Mechatronic Color Sorting Conveyor
Overview
This project is characterized by a conveyor belt that automatically sorts colored blocks. When unsorted colored blocks are placed onto the conveyor, the system moves them forward, collecting color data, storing it with a FIFO algorithm, and sorting them in the corresponding color bin on a plate controlled by a stepper motor. The videos above demonstrate the system.
List of components: Arduino Mega 2560, DC motor, stepper motor, Hall Effect sensor, IR sensor, color sensor, laser sensor.


Arduino
A high-level description of an Arduino board can be reduced to a microcontroller (MCU) and a printed circuit board (PCB), emphasizing the MCU as the essential tool and the PCB as its interfacing environment. The Atmel ATmega 328P (328P) MCU plus an Arduino PCB submit the Arduino Uno to this description. Interaction with the 328P is facilitated by the PCB it sits on; however, plenty of users elect to interface with these chips using a custom PCB or even just a breadboard.

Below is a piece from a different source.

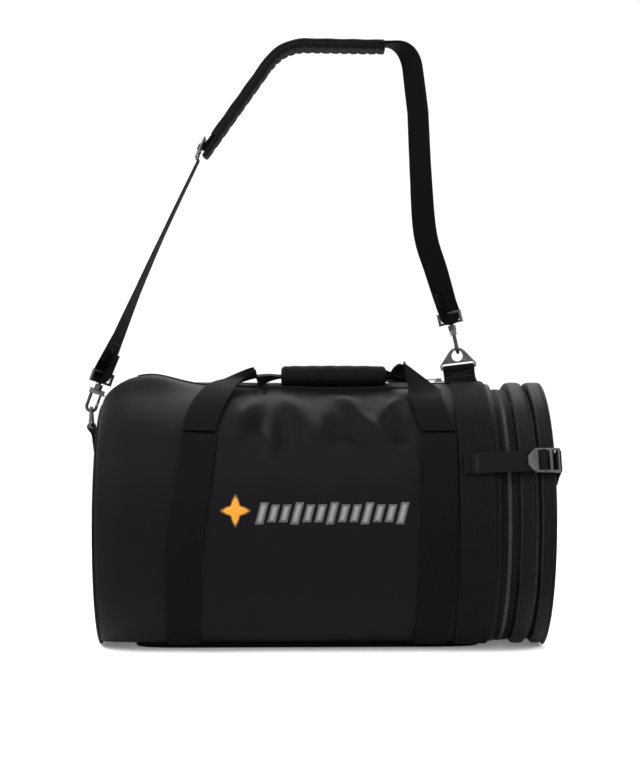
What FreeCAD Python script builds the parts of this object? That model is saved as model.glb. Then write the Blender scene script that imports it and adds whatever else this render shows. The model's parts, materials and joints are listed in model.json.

MCU instructions are typically programmed in C or C++ using an integrated development environment (IDE), like Atmel's Microchip Studio. Other languages and IDEs like Assembly or Python and Visual Studio or Arduino IDE can be used. The applications presented here are written mostly in C using Microchip Studio.
These instruction files (scripts) are compiled, or translated, into files an MCU can understand, called hex (hexadecimal) files, and uploaded to the MCU from a computer. Instructions given to an MCU often map a system of inputs to program logic, which maps a system of outputs back through the PCB for some function, like controlling an LED.